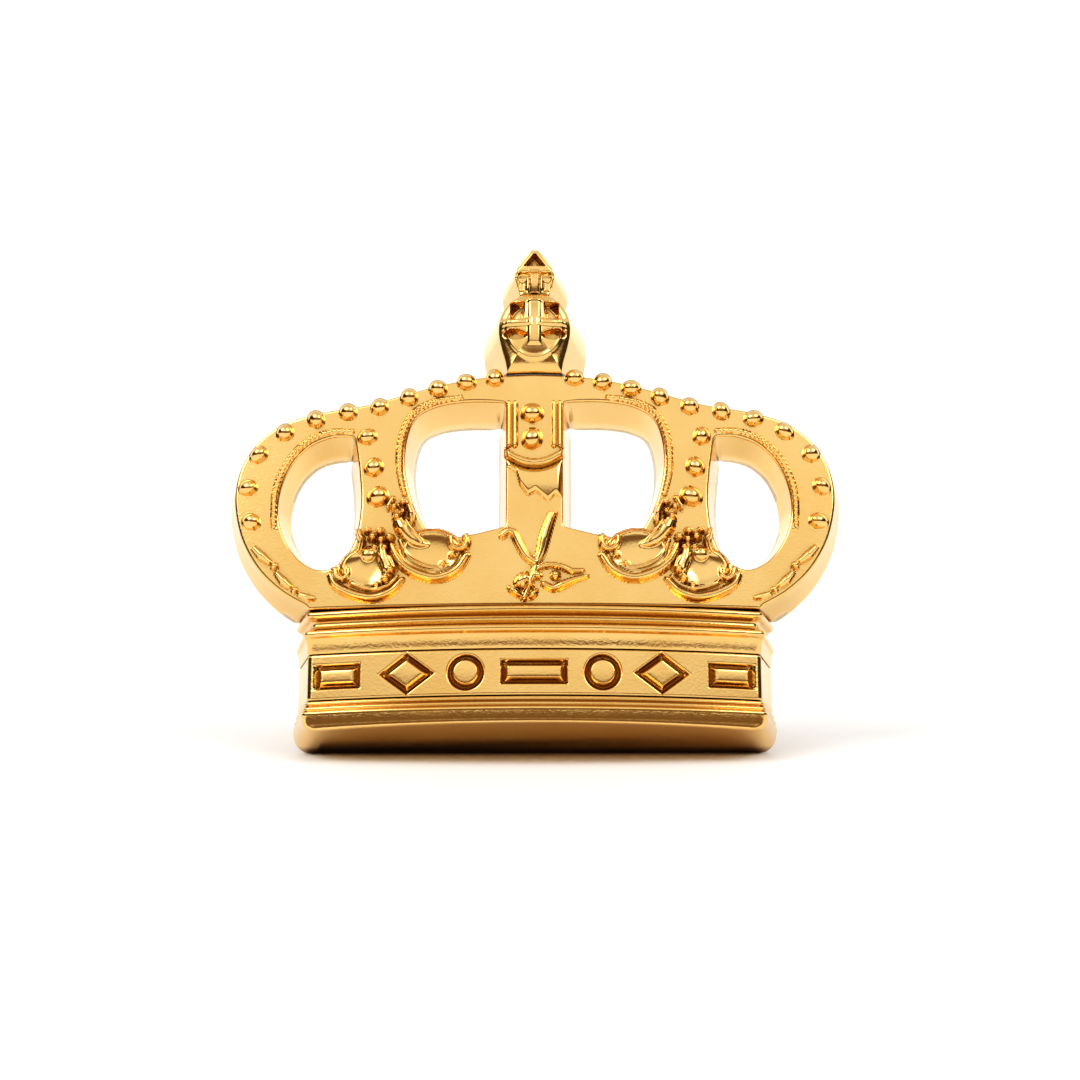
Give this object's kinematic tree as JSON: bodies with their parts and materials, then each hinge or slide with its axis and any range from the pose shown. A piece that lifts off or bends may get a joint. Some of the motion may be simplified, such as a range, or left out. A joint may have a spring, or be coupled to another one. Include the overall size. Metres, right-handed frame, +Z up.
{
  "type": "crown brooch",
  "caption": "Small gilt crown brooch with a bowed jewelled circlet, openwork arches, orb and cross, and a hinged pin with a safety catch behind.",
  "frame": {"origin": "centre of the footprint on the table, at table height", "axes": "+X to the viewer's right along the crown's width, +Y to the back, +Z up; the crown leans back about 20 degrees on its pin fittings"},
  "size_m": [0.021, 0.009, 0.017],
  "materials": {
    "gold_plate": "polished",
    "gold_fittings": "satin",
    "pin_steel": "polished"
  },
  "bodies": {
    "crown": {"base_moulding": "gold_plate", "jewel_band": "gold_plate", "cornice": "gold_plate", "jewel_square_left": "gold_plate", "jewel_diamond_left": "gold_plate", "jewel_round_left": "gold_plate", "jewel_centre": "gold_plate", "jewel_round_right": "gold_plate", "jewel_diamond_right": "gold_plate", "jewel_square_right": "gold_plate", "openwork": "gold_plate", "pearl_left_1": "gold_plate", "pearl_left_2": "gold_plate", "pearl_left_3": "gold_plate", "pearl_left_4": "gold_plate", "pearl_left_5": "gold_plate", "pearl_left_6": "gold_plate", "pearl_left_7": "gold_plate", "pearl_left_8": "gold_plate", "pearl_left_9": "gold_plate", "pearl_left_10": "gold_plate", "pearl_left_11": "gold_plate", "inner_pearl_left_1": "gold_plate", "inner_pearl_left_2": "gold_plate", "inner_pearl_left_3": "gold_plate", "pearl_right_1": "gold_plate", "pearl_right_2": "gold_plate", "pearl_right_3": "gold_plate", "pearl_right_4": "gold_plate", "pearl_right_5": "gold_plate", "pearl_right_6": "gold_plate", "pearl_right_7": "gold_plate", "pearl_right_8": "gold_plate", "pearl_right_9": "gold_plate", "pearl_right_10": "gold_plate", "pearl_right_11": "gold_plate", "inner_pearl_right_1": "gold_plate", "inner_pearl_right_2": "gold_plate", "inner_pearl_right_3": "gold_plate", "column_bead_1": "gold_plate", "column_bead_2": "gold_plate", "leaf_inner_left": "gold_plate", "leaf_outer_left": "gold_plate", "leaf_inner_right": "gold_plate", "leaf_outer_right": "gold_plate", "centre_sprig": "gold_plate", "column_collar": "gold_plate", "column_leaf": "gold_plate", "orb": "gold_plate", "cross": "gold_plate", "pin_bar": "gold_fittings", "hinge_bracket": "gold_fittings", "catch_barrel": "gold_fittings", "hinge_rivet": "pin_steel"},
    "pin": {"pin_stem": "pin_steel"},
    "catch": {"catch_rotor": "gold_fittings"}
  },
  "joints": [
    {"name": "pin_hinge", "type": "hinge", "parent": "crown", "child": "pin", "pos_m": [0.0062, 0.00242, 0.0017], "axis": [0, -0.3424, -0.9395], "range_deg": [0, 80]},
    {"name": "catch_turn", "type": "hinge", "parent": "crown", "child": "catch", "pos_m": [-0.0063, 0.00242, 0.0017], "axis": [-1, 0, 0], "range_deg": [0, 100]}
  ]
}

○ ○ ○ ○

### WHAT THE TASK REQUIRES:
Copy every line verbatim.

### RESPONSE:
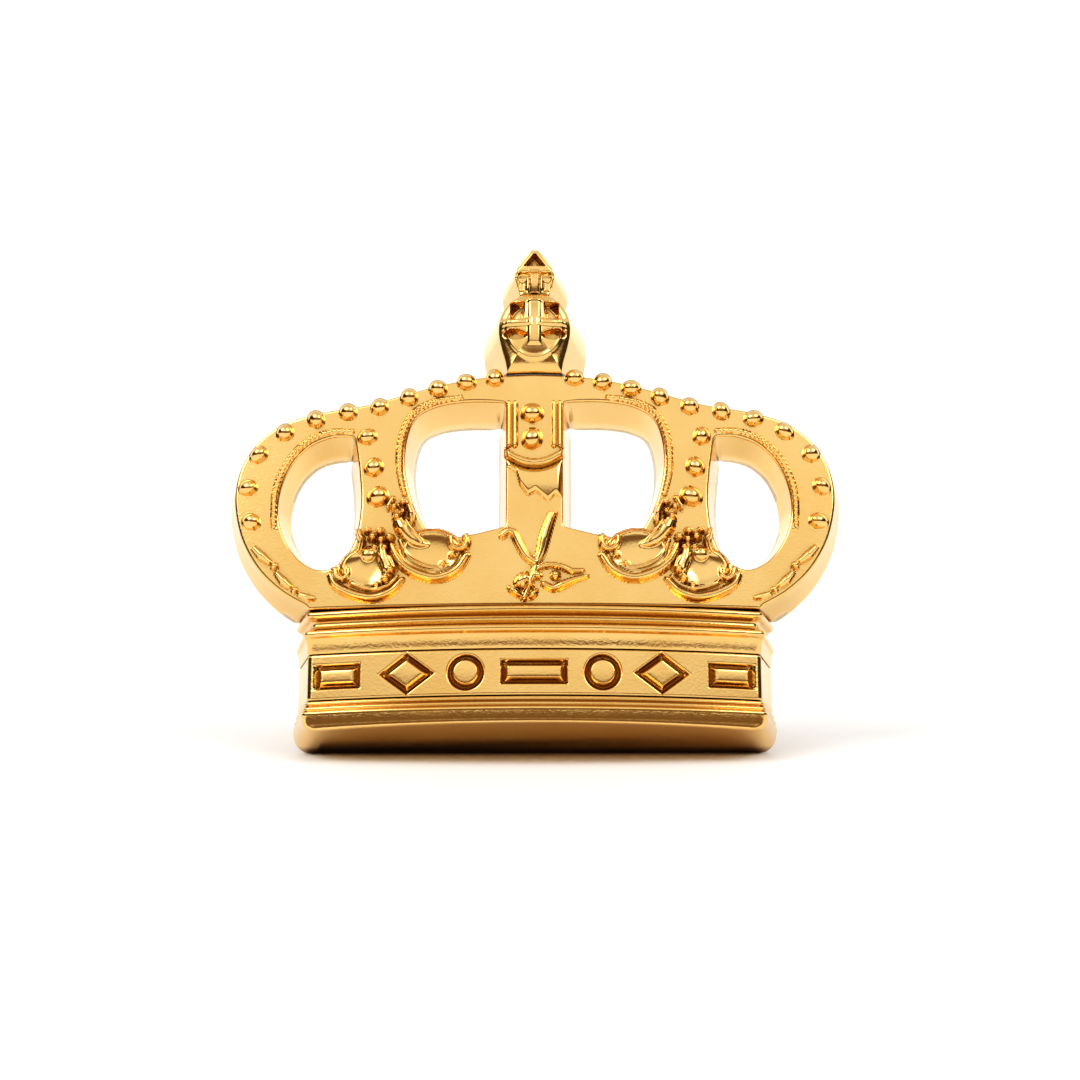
Give this object's kinematic tree as JSON: bodies with their parts and materials, then each hinge or slide with its axis and any range from the pose shown. A piece that lifts off or bends may get a joint. Some of the motion may be simplified, such as a range, or left out. A joint may have a spring, or be coupled to another one. Include the overall size. Metres, right-handed frame, +Z up.
{
  "type": "crown brooch",
  "caption": "Small gilt crown brooch with a bowed jewelled circlet, openwork arches, orb and cross, and a hinged pin with a safety catch behind.",
  "frame": {"origin": "centre of the footprint on the table, at table height", "axes": "+X to the viewer's right along the crown's width, +Y to the back, +Z up; the crown leans back about 20 degrees on its pin fittings"},
  "size_m": [0.021, 0.009, 0.017],
  "materials": {
    "gold_plate": "polished",
    "gold_fittings": "satin",
    "pin_steel": "polished"
  },
  "bodies": {
    "crown": {"base_moulding": "gold_plate", "jewel_band": "gold_plate", "cornice": "gold_plate", "jewel_square_left": "gold_plate", "jewel_diamond_left": "gold_plate", "jewel_round_left": "gold_plate", "jewel_centre": "gold_plate", "jewel_round_right": "gold_plate", "jewel_diamond_right": "gold_plate", "jewel_square_right": "gold_plate", "openwork": "gold_plate", "pearl_left_1": "gold_plate", "pearl_left_2": "gold_plate", "pearl_left_3": "gold_plate", "pearl_left_4": "gold_plate", "pearl_left_5": "gold_plate", "pearl_left_6": "gold_plate", "pearl_left_7": "gold_plate", "pearl_left_8": "gold_plate", "pearl_left_9": "gold_plate", "pearl_left_10": "gold_plate", "pearl_left_11": "gold_plate", "inner_pearl_left_1": "gold_plate", "inner_pearl_left_2": "gold_plate", "inner_pearl_left_3": "gold_plate", "pearl_right_1": "gold_plate", "pearl_right_2": "gold_plate", "pearl_right_3": "gold_plate", "pearl_right_4": "gold_plate", "pearl_right_5": "gold_plate", "pearl_right_6": "gold_plate", "pearl_right_7": "gold_plate", "pearl_right_8": "gold_plate", "pearl_right_9": "gold_plate", "pearl_right_10": "gold_plate", "pearl_right_11": "gold_plate", "inner_pearl_right_1": "gold_plate", "inner_pearl_right_2": "gold_plate", "inner_pearl_right_3": "gold_plate", "column_bead_1": "gold_plate", "column_bead_2": "gold_plate", "leaf_inner_left": "gold_plate", "leaf_outer_left": "gold_plate", "leaf_inner_right": "gold_plate", "leaf_outer_right": "gold_plate", "centre_sprig": "gold_plate", "column_collar": "gold_plate", "column_leaf": "gold_plate", "orb": "gold_plate", "cross": "gold_plate", "pin_bar": "gold_fittings", "hinge_bracket": "gold_fittings", "catch_barrel": "gold_fittings", "hinge_rivet": "pin_steel"},
    "pin": {"pin_stem": "pin_steel"},
    "catch": {"catch_rotor": "gold_fittings"}
  },
  "joints": [
    {"name": "pin_hinge", "type": "hinge", "parent": "crown", "child": "pin", "pos_m": [0.0062, 0.00242, 0.0017], "axis": [0, -0.3424, -0.9395], "range_deg": [0, 80]},
    {"name": "catch_turn", "type": "hinge", "parent": "crown", "child": "catch", "pos_m": [-0.0063, 0.00242, 0.0017], "axis": [-1, 0, 0], "range_deg": [0, 100]}
  ]
}